Six pubs where London's crimes were planned, committed, or punished.

6 Pubs
4–5 hours
Easy

On 9 March 1966, Ronnie Kray walked into The Blind Beggar on Whitechapel Road and shot George Cornell in the head. Cornell was drinking a light ale. The barmaid ducked. The jukebox stuck. Several people in the pub saw it happen, and not one of them agreed to testify. It took the police three years to bring a case to trial, and by then the Krays had become something else entirely — not just criminals but characters, East End folk heroes who looked after their own and kept the streets safe and threw legendary Christmas parties for the neighbourhood kids.

That version of the story is mostly nonsense, but it’s the version that stuck. The Krays ran protection rackets, committed armed robberies, and killed at least two people with their own hands. Reggie took a carving knife from the kitchen of The Carpenter’s Arms — a pub the twins had bought for their mother — and used it to murder Jack McVitie at a house party in Stoke Newington. These were violent men who ruled through fear. But the mythology runs on a different fuel: the sharp suits, the celebrity photographs, the boxing, the idea that there was a code. Ronnie understood branding before branding had a name. He cultivated the rumours because the rumours were good for business.

You’ll hear this mythology maintained in the pubs on this crawl, and that’s partly the point. The Blind Beggar has the Cornell story on its walls. The Carpenter’s Arms has a painted portrait of the twins. The Prospect of Whitby hangs a noose over the river terrace to remind you about Execution Dock, where pirates were hanged and left until three tides washed over them — Captain Kidd among them, in 1701. These places have learned that criminal history sells, and they’re not wrong.
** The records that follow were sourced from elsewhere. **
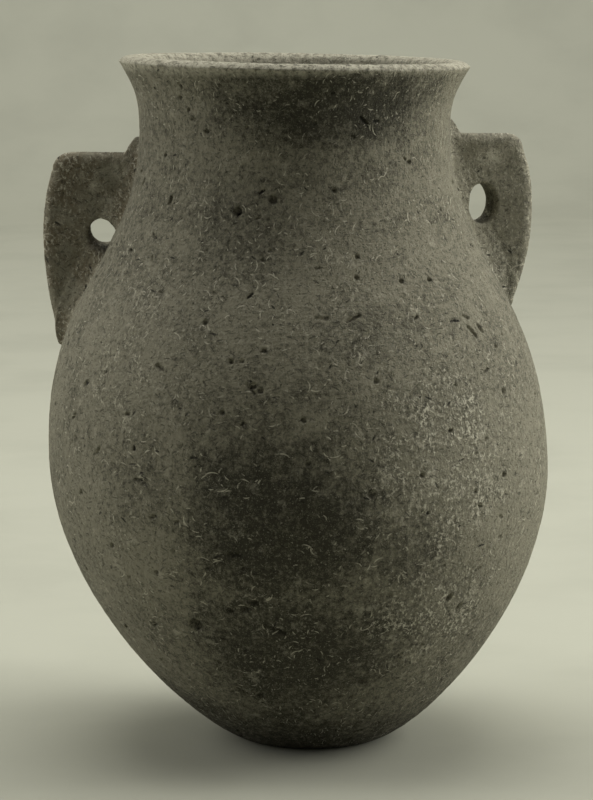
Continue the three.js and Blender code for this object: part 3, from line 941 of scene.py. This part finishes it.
class JAR_OT_wall(bpy.types.Operator):
    """Build the base pad and the coils of the wall"""

    bl_idname = "jar.wall"
    bl_label = "Build the wall"

    def execute(self, context):
        """Makes the wall's skin once, weathers it and cuts it into the pieces."""
        scene = context.scene
        clay = scene.jar_clay
        wall = Wall(scene.jar_wall)
        skin = Skin(wall, len(COILS))
        marks = void_marks(wall, clay)
        tree = weathering_tree(marks)
        quads = strip_quads(skin.rows, skin.columns, False)
        mesh = mesh_from("wall_form", skin.grid.reshape(-1, 3), quads)
        store(mesh, "outward", "FLOAT_VECTOR", skin.outward)
        unpressed = np.clip((skin.grid[..., 2] - PRESSED_BELOW) / PRESSED_FADE, 0, 1)
        store(mesh, "firmness", "FLOAT", unpressed)
        plain = fired_clay("wall_clay", clay)
        lip = fired_clay("rim_clay", clay, worn_lip=wall.rim_height)
        mesh = weathered("wall_form", mesh, tree, clay, plain)
        grid = points_of(mesh).reshape(skin.rows, skin.columns, 3)
        void = read(mesh, "void").reshape(skin.rows, skin.columns)
        normals = grid_normals(grid)
        wall_piece("base_pad", skin, skin.pad_rows(), grid, normals, void, plain, False)
        for coil, node in enumerate(COILS):
            material = lip if node == COILS[-1] else plain
            wall_piece(node, skin, skin.piece_rows(coil), grid, normals, void, material, True)
        return {"FINISHED"}


def solid_mesh(node):
    """A copy of a construction node's mesh, with only its points and faces."""
    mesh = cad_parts[node].data.copy()
    mesh.materials.clear()
    return mesh


def lug_skin(node, wall):
    """One smoothed skin over a lug's solid, its luting brought down flush with the wall."""
    form = linked(node + "_form", solid_mesh(node))
    melt = form.modifiers.new("One skin", "REMESH")
    melt.mode = "VOXEL"
    melt.voxel_size = LUG_SKIN_STEP
    smooth = form.modifiers.new("Wet finger", "SMOOTH")
    smooth.factor = 0.5
    smooth.iterations = LUG_SMOOTHING
    mesh = evaluated(form)
    bpy.data.objects.remove(form)
    place = points_of(mesh)
    stand, outward = wall.stand_off(place)
    clear = np.clip((stand - LUTING_CLEAR) / LUTING_FADE, 0, 1)
    place -= outward * (LUTING_SINK * (1 - clear * clear * (3 - 2 * clear)))[:, None]
    mesh.vertices.foreach_set("co", place.astype(np.float32).ravel())
    mesh.update()
    facing = np.empty(len(place) * 3, np.float32)
    mesh.vertex_normals.foreach_get("vector", facing)
    store(mesh, "outward", "FLOAT_VECTOR", facing)
    store(mesh, "firmness", "FLOAT", np.ones(len(place)))
    return mesh


class JAR_OT_lugs(bpy.types.Operator):
    """Build the two pierced lugs over their solids"""

    bl_idname = "jar.lugs"
    bl_label = "Build the lugs"

    def execute(self, context):
        """Skins, weathers and stains each lug."""
        clay = context.scene.jar_clay
        wall = Wall(context.scene.jar_wall)
        tree = bpy.data.node_groups["clay_surface"]
        stains = {"lug_left": (clay.russet, 0.75), "lug_right": (clay.bloom, 0.18)}
        for node, (stain, share) in stains.items():
            material = fired_clay(node + "_clay", clay, stain, share, chalk=0.75)
            mesh = weathered(node + "_shaped", lug_skin(node, wall), tree, clay, material)
            corners = np.empty(len(mesh.loops), np.int32)
            mesh.loops.foreach_get("vertex_index", corners)
            place = points_of(mesh)[corners]
            right, up = LUG_PATTERN_PLACE
            spread_sheet(mesh, place[:, 0] + right, place[:, 2] + up)
            mesh.polygons.foreach_set("use_smooth", np.ones(len(mesh.polygons), bool))
            settled(linked(node + "_clay", mesh), node)
        return {"FINISHED"}


def turned_to(target, place):
    """The rotation that points a light or camera at a target."""
    return (Vector(target) - Vector(place)).to_track_quat("-Z", "Y").to_euler()


def softbox(name, place, target, width, height, power):
    """A large soft area light aimed at a point."""
    light = bpy.data.lights.new(name, "AREA")
    light.shape = "RECTANGLE"
    light.size = width
    light.size_y = height
    light.energy = power
    light.color = ROOM_LIGHT
    made = linked(name, light)
    made.location = place
    made.rotation_euler = turned_to(target, place)


def floor_mesh():
    """A sheet of paper that sweeps up into a backdrop behind the jar."""
    side = [(PAPER_FRONT, 0.0)]
    side += [
        (PAPER_BACK + PAPER_SWEEP * math.sin(turn), PAPER_SWEEP * (1 - math.cos(turn)))
        for turn in np.linspace(0, math.pi / 2, PAPER_STEPS)
    ]
    side.append((PAPER_BACK + PAPER_SWEEP, PAPER_TOP))
    vertices = [(x, y, z) for y, z in side for x in (-PAPER_HALF_WIDTH, PAPER_HALF_WIDTH)]
    faces = [(2 * i, 2 * i + 1, 2 * i + 3, 2 * i + 2) for i in range(len(side) - 1)]
    mesh = bpy.data.meshes.new("floor")
    mesh.from_pydata(vertices, [], faces)
    mesh.polygons.foreach_set("use_smooth", np.ones(len(faces), bool))
    return mesh


def paper(name, colour):
    """Matt paper for the floor and backdrop, very slightly mottled."""
    material = bpy.data.materials.new(name)
    material.use_nodes = True
    tree = material.node_tree
    shader = tree.nodes["Principled BSDF"]
    place = object_place(tree)
    darker = tuple(part * 0.93 for part in colour)
    shade = place.colour(colour).blended(darker, place.noise(7.0, 4.0).rising(0.4, 0.7))
    shade.into(shader, "Base Color")
    shader.inputs["Roughness"].default_value = 0.95
    shader.inputs["Specular IOR Level"].default_value = 0.1
    return material


class JAR_OT_stage(bpy.types.Operator):
    """Lay the floor and set the lights and camera"""

    bl_idname = "jar.stage"
    bl_label = "Set the stage"

    def execute(self, context):
        """Makes the floor, the lights, the room's own light and the camera."""
        stage = context.scene.jar_stage
        mesh = floor_mesh()
        mesh.materials.append(paper("floor_paper", stage.floor_colour))
        linked("floor", mesh)
        for light in LIGHTS:
            softbox(*light)
        world = context.scene.world or bpy.data.worlds.new("soft room")
        context.scene.world = world
        world.use_nodes = True
        background = world.node_tree.nodes["Background"]
        background.inputs["Color"].default_value = (*ROOM_LIGHT, 1.0)
        background.inputs["Strength"].default_value = ROOM_STRENGTH
        context.scene.view_settings.view_transform = "Standard"
        data = bpy.data.cameras.new("camera")
        data.lens = stage.lens
        data.sensor_width = 36.0
        data.clip_end = 30.0
        camera = linked("camera", data)
        camera.location = (stage.camera_aside, -stage.camera_distance, stage.camera_height)
        target = (stage.camera_aside, 0.0, stage.aim_height)
        camera.rotation_euler = turned_to(target, camera.location)
        context.scene.camera = camera
        return {"FINISHED"}


class JAR_PT_panel(bpy.types.Panel):
    """The jar's sizes, clay and stage"""

    bl_idname = "JAR_PT_panel"
    bl_label = "Pottery jar"
    bl_space_type = "VIEW_3D"
    bl_region_type = "UI"
    bl_category = "Jar"

    def draw(self, context):
        """Lists each group of settings over the button that builds from it."""
        for owner, operator in zip(SETTINGS, ("jar.wall", "jar.lugs", "jar.stage")):
            group = getattr(context.scene, owner)
            column = self.layout.column(align=True)
            for name in group.__annotations__:
                column.prop(group, name)
            column.operator(operator)


SETTINGS = {"jar_wall": JarWall, "jar_clay": JarClay, "jar_stage": JarStage}
CLASSES = (*SETTINGS.values(), JAR_OT_wall, JAR_OT_lugs, JAR_OT_stage, JAR_PT_panel)


def register():
    """Adds the classes, and their settings to the scene."""
    for kind in CLASSES:
        bpy.utils.register_class(kind)
    for name, kind in SETTINGS.items():
        setattr(bpy.types.Scene, name, PointerProperty(type=kind))


def unregister():
    """Takes the settings and classes away again."""
    for name in SETTINGS:
        delattr(bpy.types.Scene, name)
    for kind in reversed(CLASSES):
        bpy.utils.unregister_class(kind)


def main():
    """Builds the jar and its stage."""
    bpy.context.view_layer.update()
    register()
    bpy.ops.jar.wall()
    bpy.ops.jar.lugs()
    bpy.ops.jar.stage()


if __name__ == "__main__":
    main()
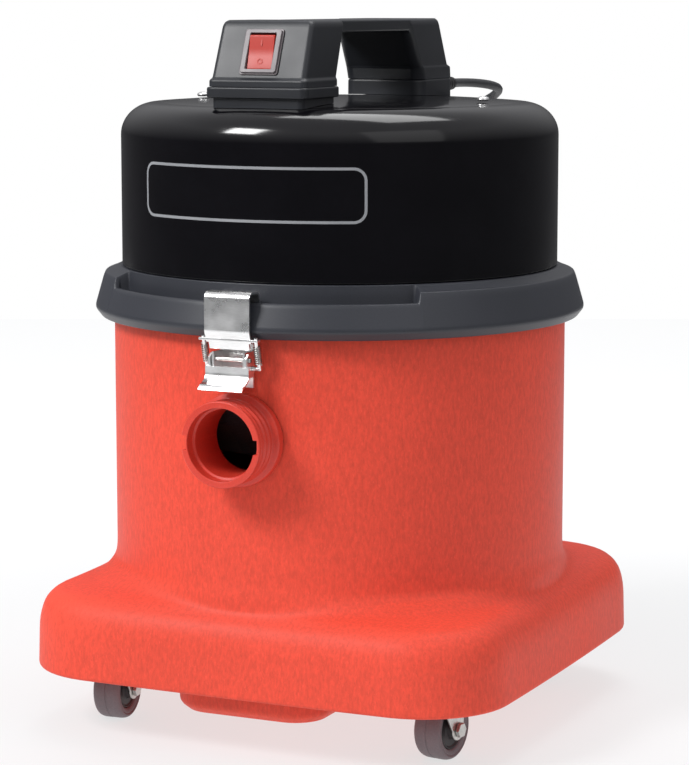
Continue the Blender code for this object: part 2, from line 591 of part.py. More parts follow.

We did this crawl on a Saturday and every pub had someone telling a version of a story they’d heard from someone else who’d heard it from someone who might have been there.

The route runs east to west, from Whitechapel to the Old Bailey, and the crimes get older as you go. The Krays are 1960s. Judge Jeffreys — the Hanging Judge, caught disguised as a sailor in a Wapping pub in 1688 while trying to flee to Hamburg — is seventeenth century. The body snatchers who scouted victims in the pubs around Smithfield are 1830s. Execution Dock operated for over four hundred years. By the time you reach The Viaduct Tavern, you’re drinking above the cells of a debtors’ prison and across the street from the Central Criminal Court. Six pubs, and between them roughly five centuries of people doing terrible things to each other within walking distance of the Thames.

We tend to start around noon. The Wapping stretch between pubs two and four is the longest gap — take the Overground rather than walking unless you fancy a forty-minute riverside trudge. Eat somewhere around stop three or four; the Prospect of Whitby does decent food if you’re not in a rush. The whole thing takes four to five hours at a comfortable pace, and you’ll finish within sight of St Paul’s.

Logistics

Start
Whitechapel
Finish
St Paul's
Tips
One pint per pub. The Wapping stretch is the longest gap — take the Overground unless you want a 40-minute walk.